The Anatomy of Faith: A Case for Rationality

How can you actually be delusional? Does that mean having faith, and if so, what does faith even mean? As someone who is very cause-and-effect oriented, if you’ve had a chance to speak with me on certain subjects, I will bring up data and the sequence of events. But on the other end, if you were to talk with me about goals and ambitions, you would find that it is not always a question of if, but of when. I did not know this was an interesting dichotomy to carry until someone pointed it out. And there were events in life that left me jaded for a short period and made me question the anatomy of faith.

What does faith truly mean? Epistemologically, it is something that goes beyond empirical evidence. To put it simply, knowing something to be true when you cannot back it with data or reasoning. Which is easier said than done with our monkey brains, especially if you work in an analytical field and a regimented environment. So let’s dissect this even further.

When we say we have no evidence for something to be true or possible, we are thinking of data, or of anyone around us who has done it, which means we are drawing entirely from the past. But if you want something in your future, something that has never happened to you, how can you realistically produce data for it? The visionaries in the venture capital world who made fortunes were the ones who could let go of data and the status quo, imagine a new reality, and hold it as true, which is how we got the Ubers and Airbnbs of the world. The world reorganised around what they created, not the other way around.
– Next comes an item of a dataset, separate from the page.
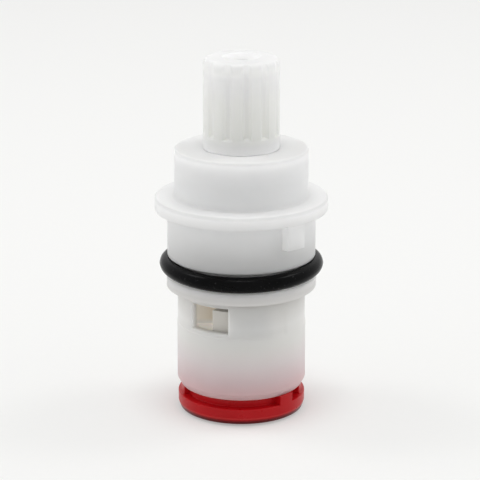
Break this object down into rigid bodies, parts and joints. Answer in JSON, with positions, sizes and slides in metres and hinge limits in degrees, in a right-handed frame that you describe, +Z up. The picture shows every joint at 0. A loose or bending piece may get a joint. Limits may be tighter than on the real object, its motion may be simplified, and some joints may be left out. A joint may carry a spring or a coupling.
{
  "type": "faucet stem",
  "caption": "Plastic quarter-turn ceramic disc faucet stem: splined spindle, flanged housing with outlet windows and O-ring, ported discs, seat seal and red retainer.",
  "frame": {"origin": "on the spindle's axis, at the foot of the seat seal", "axes": "+Z up along the spindle's axis, towards the handle; -Y is the front, as pictured"},
  "size_m": [0.026, 0.026, 0.0545],
  "materials": {
    "housing_white": "satin moulded white plastic, slightly translucent",
    "spindle_white": "satin moulded natural white plastic, slightly translucent",
    "black_rubber": "matt black nitrile rubber with a dry bloom",
    "washer_white": "smooth low-friction plastic",
    "alumina": "lapped alumina ceramic",
    "steel_ring": "turned stainless steel",
    "retainer_red": "glossy moulded red plastic"
  },
  "bodies": {
    "body": {"housing": "housing_white", "body_oring": "black_rubber", "fixed_disc": "alumina", "seat_seal": "black_rubber", "seal_support_ring": "steel_ring", "seal_retainer": "retainer_red"},
    "spindle": {"spindle": "spindle_white", "spindle_oring_upper": "black_rubber", "spindle_oring_lower": "black_rubber", "thrust_washer": "washer_white", "moving_disc": "alumina"}
  },
  "joints": [
    {"name": "spindle_turn", "type": "hinge", "parent": "body", "child": "spindle", "pos_m": [0, 0, 0.03], "axis": [0, 0, 1], "range_deg": [0, 90]}
  ]
}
Now you will say, okay, I agree, but there should be a well-crafted path, a step-by-step process, right? I hear you. So please indulge me in an analogy. If you have never been to Iceland, how will you know how the breeze feels there, how the cobblestone sounds underfoot, how the roads twirl and swirl, and what hidden places you would discover because you spoke to two locals who handed you an itinerary you would never have found on the internet?
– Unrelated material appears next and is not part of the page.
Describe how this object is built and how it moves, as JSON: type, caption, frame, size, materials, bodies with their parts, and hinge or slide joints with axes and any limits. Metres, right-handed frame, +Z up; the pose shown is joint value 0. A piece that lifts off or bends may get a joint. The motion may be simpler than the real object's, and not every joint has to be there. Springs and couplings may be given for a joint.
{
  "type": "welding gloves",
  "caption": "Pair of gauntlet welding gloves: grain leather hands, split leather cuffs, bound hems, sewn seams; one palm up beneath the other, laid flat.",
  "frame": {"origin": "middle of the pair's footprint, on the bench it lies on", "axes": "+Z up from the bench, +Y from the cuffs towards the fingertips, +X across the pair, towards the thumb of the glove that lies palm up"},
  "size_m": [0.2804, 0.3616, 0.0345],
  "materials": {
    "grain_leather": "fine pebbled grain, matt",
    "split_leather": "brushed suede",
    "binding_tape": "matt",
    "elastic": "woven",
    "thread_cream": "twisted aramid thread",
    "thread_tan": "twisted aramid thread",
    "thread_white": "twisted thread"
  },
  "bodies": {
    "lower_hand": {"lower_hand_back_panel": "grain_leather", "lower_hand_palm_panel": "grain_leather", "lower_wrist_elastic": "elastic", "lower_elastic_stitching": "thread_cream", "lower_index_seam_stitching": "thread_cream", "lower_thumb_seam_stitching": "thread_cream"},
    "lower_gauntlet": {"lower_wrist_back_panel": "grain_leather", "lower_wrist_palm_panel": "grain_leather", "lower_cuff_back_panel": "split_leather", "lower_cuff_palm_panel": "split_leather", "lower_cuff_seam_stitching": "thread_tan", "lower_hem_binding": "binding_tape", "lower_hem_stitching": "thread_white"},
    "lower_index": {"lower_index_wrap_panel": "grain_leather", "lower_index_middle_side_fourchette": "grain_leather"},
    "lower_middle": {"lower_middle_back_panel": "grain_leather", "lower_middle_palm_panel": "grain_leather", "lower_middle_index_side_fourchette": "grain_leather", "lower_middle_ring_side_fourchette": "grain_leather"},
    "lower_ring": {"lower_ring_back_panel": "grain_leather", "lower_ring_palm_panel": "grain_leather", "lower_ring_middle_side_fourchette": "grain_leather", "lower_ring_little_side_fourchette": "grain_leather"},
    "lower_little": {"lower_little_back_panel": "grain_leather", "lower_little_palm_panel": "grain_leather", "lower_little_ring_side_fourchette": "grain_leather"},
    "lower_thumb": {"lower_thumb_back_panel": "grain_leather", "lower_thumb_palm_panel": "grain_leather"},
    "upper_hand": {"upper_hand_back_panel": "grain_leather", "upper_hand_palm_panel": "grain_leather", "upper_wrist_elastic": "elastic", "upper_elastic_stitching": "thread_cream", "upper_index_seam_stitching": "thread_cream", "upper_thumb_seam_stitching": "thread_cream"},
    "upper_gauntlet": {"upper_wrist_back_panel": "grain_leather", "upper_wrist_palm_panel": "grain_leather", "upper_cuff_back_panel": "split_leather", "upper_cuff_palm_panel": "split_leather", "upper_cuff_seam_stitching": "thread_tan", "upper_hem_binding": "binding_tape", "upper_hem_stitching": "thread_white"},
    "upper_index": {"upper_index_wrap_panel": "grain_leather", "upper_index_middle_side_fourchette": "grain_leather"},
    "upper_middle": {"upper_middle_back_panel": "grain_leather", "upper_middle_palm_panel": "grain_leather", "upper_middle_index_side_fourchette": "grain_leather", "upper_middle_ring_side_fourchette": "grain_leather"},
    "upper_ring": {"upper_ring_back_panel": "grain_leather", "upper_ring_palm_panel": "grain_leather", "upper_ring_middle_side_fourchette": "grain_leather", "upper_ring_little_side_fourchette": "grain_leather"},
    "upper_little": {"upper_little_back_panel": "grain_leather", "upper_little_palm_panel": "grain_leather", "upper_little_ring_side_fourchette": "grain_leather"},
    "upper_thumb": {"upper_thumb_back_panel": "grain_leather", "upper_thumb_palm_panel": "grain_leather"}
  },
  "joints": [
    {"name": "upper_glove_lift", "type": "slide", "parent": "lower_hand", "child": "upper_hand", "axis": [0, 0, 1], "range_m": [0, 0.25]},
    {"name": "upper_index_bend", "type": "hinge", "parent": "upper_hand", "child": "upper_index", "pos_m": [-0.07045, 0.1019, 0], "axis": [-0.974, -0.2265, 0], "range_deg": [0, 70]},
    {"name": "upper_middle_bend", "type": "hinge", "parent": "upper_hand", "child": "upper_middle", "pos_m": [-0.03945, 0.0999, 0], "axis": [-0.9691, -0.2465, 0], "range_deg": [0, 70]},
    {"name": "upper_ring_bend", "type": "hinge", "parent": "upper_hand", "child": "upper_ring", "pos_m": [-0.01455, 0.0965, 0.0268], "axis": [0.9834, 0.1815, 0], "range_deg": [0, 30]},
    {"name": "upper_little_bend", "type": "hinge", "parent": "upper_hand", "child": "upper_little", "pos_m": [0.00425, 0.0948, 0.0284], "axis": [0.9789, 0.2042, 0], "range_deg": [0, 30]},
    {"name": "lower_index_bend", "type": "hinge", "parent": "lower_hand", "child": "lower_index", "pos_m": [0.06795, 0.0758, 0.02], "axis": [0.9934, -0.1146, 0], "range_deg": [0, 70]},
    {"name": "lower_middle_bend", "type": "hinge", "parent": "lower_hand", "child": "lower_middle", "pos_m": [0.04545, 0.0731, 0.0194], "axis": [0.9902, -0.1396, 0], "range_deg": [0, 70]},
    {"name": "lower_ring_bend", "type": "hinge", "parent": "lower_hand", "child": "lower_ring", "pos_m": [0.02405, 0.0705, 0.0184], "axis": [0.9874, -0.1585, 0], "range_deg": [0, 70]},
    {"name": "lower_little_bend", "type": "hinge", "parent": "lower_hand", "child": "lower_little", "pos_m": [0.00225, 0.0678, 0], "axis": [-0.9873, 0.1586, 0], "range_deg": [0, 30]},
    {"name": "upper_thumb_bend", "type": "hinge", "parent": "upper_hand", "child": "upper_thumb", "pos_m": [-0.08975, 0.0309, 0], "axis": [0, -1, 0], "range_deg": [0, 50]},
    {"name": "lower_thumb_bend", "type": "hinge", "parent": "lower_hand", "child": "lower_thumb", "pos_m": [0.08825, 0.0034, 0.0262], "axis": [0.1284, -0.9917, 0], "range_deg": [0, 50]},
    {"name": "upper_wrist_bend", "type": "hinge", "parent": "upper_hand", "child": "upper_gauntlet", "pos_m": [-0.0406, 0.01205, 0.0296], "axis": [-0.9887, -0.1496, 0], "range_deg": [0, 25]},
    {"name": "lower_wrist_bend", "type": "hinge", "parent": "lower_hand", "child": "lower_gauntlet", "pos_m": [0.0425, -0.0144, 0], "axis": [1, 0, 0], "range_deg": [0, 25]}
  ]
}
If that’s still not convincing enough, I hold onto the knowing that I am but a speck on this earth. If you want to feel this, go stand by the ocean or look down from an aeroplane window. And knowing that actually makes me feel better. Because it means I cannot possibly know every way things can turn out. My conscious self simply does not have the capacity to track, notice, and act on everything around it. Which then becomes a reminder to walk back down memory lane, to the times things I wanted came to me, and when I trace it back, it’s a shoulder-shaking moment, because there was no way I had imagined it would work out like that. The how was never how I thought it would happen. So there is your evidence: all the times your ambitions have been fulfilled, and how you could not have pencilled it out step by step.

Then faith is less about believing beyond empirical evidence and more about the fact that you are looking for the wrong kind of proof. This is not a singular case but an aggregation of how this world operates, and there is proof littered everywhere. The evidence is right in front of you: your life, up until now. So why are you looking for a tiny ziplock bag that will tell you the next step, when the proof is already pointing not just one step ahead but ten?
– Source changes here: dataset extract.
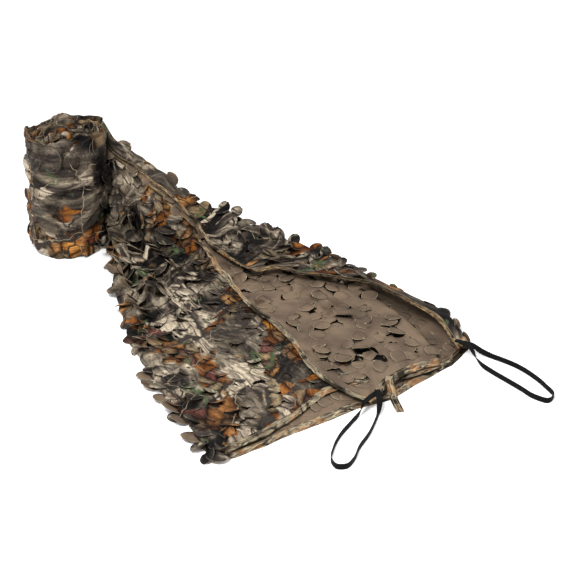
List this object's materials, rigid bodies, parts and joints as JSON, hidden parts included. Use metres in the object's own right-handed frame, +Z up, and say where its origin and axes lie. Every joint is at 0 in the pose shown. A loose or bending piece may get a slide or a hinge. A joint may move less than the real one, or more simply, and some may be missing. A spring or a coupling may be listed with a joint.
{
  "type": "camouflage net",
  "caption": "Die-cut leafy camouflage net with webbing loops, folded lengthwise, mostly rolled up on end with one end fanned out flat.",
  "frame": {"origin": "on the floor under the middle of the whole net as it lies", "axes": "+X across the free end towards its right corner, +Y from the free end back to the roll, +Z up"},
  "size_m": [0.787, 1.4977, 0.3367],
  "materials": {
    "camo_cloth": "matte",
    "binding_tape": "matte",
    "black_webbing": "matte"
  },
  "bodies": {
    "root": {"net_roll": "camo_cloth", "net_sheet": "camo_cloth", "side_binding_left": "binding_tape", "side_binding_right": "binding_tape", "end_binding": "binding_tape", "binding_tail": "binding_tape", "loop_left": "black_webbing", "loop_right": "black_webbing"}
  },
  "joints": []
}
To put it more poetically, just because Google Maps, your current tools, does not show you the route does not mean you cannot reach the destination. If you keep staring at the map, nothing will change. You have to sit in the car, turn the ignition, and see where the road takes you, what roads you find, what people you meet along the way, all the good restaurants you discover.

Faith is enjoying the process of discovery so much that you don’t even realise when you’ve arrived. It’s like a “who blinks first” game. When you’re too focused on not blinking, you miss the deep brown of the eyes in front of you and the little freckles of light inside them. Which is also when you get most easily distracted by the loud noises of the world around you.

Faith is to be on your own team.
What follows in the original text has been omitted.